==== RAW RECORDS
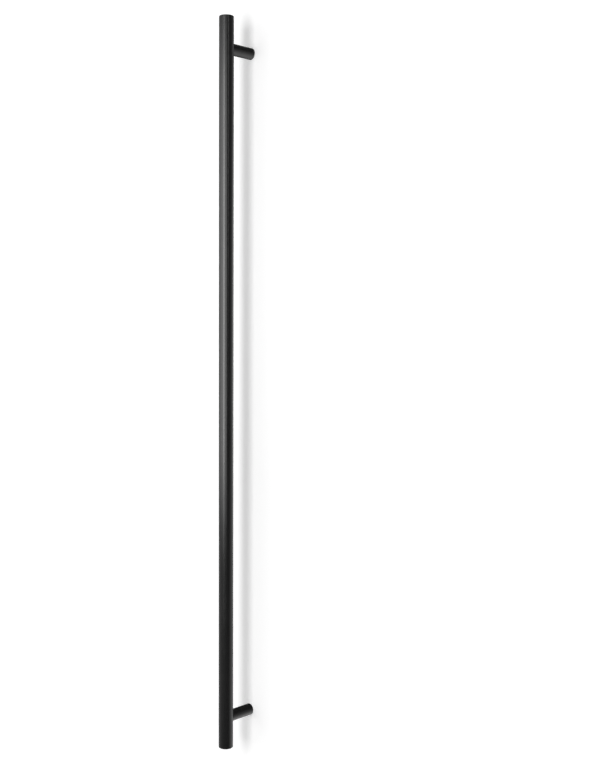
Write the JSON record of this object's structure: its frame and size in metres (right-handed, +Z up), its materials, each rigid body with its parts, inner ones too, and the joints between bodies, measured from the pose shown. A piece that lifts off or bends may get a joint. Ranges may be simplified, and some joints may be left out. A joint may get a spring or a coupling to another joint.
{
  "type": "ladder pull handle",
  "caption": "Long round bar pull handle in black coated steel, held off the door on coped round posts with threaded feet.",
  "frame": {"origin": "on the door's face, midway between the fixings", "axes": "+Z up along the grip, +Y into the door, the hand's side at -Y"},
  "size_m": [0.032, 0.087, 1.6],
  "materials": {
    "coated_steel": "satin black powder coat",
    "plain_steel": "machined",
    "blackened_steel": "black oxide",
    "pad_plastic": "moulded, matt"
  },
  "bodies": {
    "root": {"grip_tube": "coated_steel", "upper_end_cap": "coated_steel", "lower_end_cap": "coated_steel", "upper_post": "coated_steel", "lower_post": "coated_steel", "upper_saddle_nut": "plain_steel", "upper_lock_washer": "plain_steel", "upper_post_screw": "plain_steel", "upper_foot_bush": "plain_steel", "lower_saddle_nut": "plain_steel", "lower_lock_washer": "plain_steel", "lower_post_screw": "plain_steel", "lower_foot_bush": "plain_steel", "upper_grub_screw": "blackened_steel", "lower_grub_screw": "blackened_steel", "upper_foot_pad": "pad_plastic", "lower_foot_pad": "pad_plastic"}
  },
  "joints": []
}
========
==== RAW RECORDS
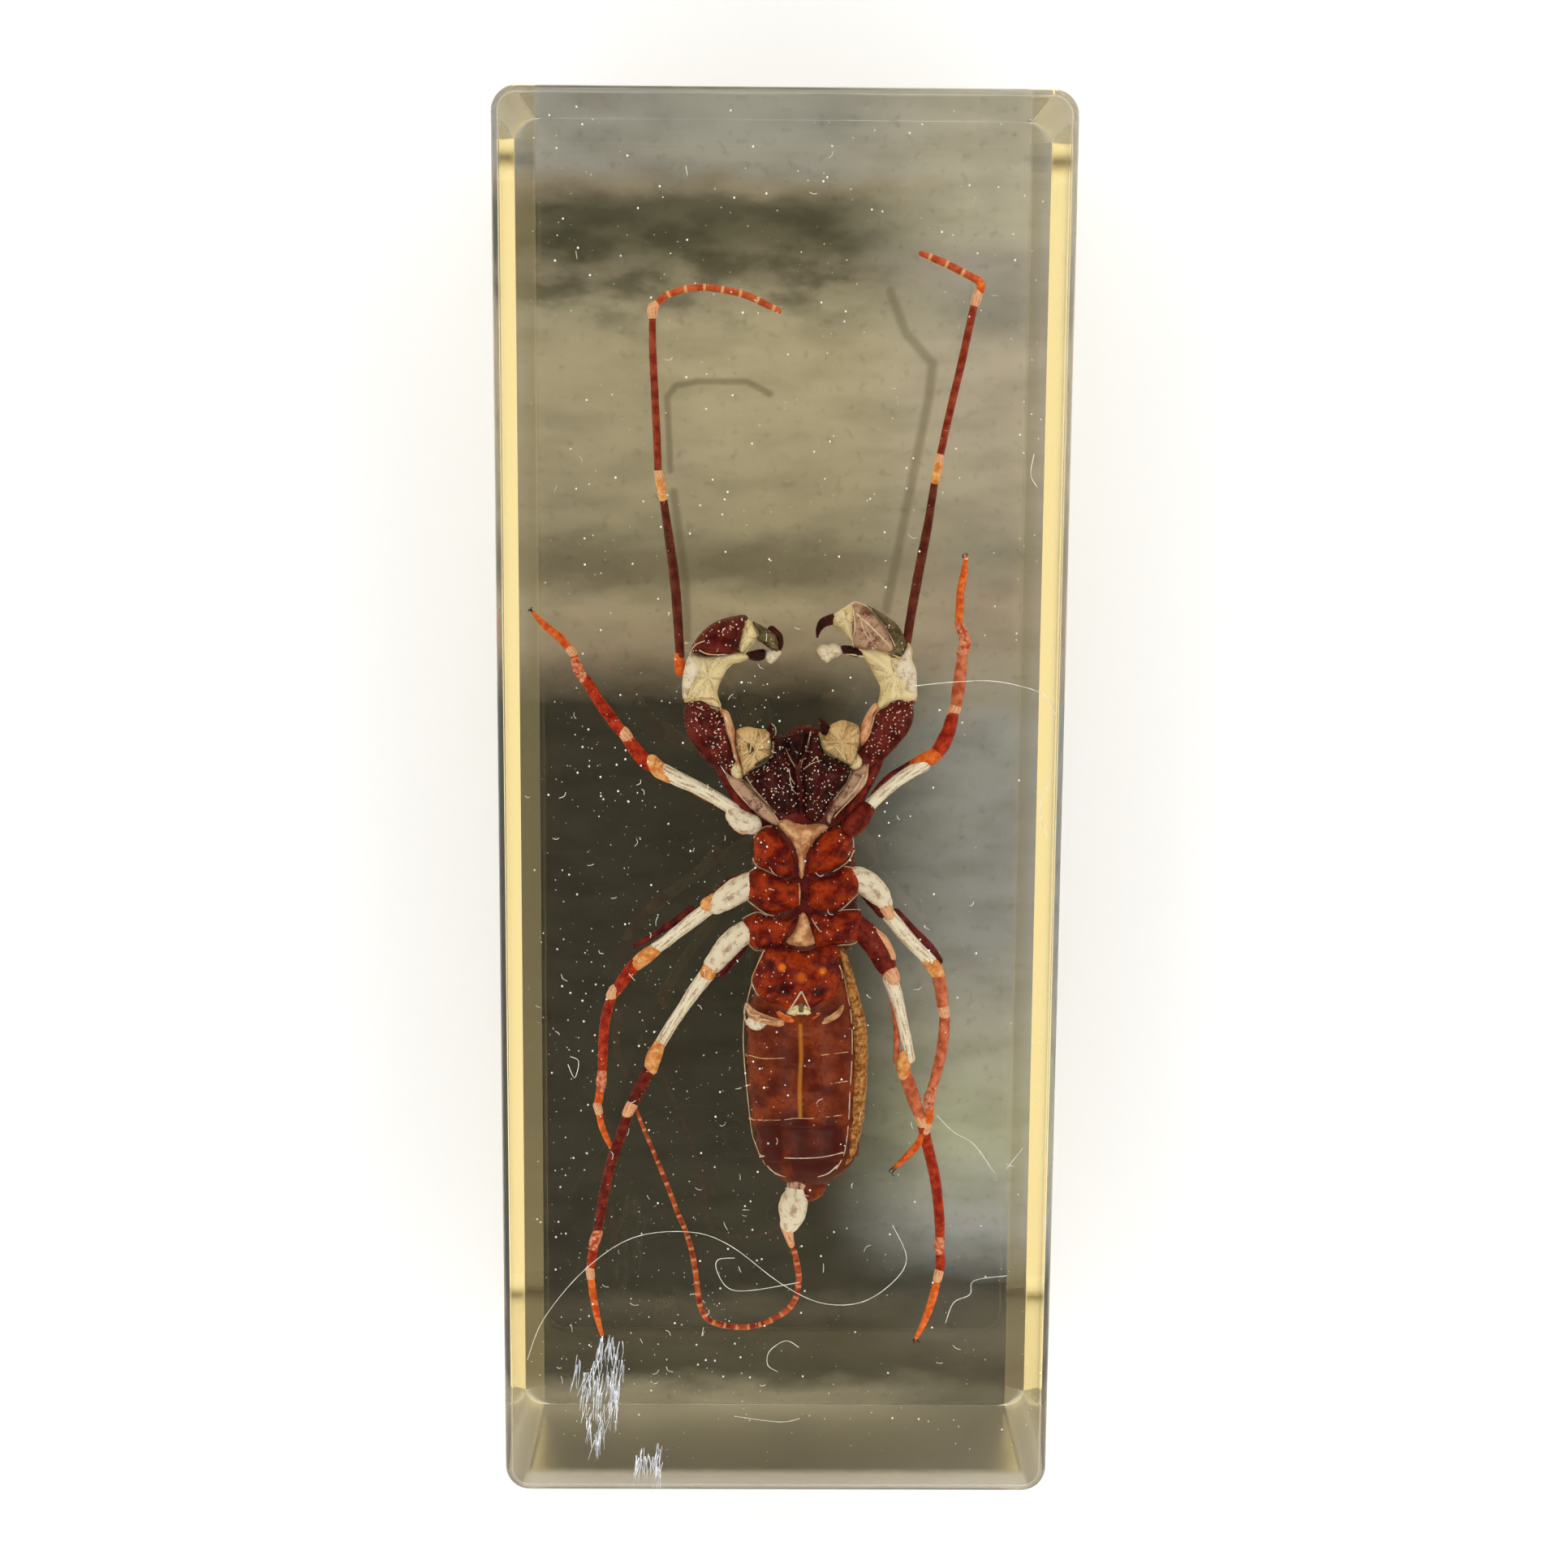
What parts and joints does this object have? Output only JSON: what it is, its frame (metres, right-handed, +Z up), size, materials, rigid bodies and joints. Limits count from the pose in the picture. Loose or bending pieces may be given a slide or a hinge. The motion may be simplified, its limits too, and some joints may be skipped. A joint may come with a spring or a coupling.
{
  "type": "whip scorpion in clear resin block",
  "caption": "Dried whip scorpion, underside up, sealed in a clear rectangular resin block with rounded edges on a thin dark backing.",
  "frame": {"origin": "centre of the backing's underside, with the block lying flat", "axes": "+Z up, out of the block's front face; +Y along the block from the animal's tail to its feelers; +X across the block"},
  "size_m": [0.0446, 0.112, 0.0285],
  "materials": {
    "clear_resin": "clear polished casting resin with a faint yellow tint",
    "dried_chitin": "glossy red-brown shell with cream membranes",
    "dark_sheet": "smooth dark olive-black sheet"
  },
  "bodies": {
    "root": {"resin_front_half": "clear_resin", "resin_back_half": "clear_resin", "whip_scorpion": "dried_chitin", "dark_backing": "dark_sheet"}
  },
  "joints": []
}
========
==== RAW RECORDS
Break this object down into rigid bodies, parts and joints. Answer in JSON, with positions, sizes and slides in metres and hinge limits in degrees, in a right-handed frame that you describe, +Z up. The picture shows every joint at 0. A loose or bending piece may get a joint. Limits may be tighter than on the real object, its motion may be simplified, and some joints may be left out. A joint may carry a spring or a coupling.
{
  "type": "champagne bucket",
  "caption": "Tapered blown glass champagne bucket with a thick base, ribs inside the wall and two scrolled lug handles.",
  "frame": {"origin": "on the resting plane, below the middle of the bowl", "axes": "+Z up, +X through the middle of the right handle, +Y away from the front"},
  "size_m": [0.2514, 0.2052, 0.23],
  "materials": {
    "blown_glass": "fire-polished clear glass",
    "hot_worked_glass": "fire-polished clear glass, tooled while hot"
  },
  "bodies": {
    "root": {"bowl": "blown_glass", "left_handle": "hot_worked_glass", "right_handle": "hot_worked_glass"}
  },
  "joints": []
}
========
## [TASK DETAILS]
Go through the listing above and return every line where the word "parts" occurs.

## [OUTPUT FOR THIS TASK]
Write the JSON record of this object's structure: its frame and size in metres (right-handed, +Z up), its materials, each rigid body with its parts, inner ones too, and the joints between bodies, measured from the pose shown. A piece that lifts off or bends may get a joint. Ranges may be simplified, and some joints may be left out. A joint may get a spring or a coupling to another joint.
What parts and joints does this object have? Output only JSON: what it is, its frame (metres, right-handed, +Z up), size, materials, rigid bodies and joints. Limits count from the pose in the picture. Loose or bending pieces may be given a slide or a hinge. The motion may be simplified, its limits too, and some joints may be skipped. A joint may come with a spring or a coupling.
Break this object down into rigid bodies, parts and joints. Answer in JSON, with positions, sizes and slides in metres and hinge limits in degrees, in a right-handed frame that you describe, +Z up. The picture shows every joint at 0. A loose or bending piece may get a joint. Limits may be tighter than on the real object, its motion may be simplified, and some joints may be left out. A joint may carry a spring or a coupling.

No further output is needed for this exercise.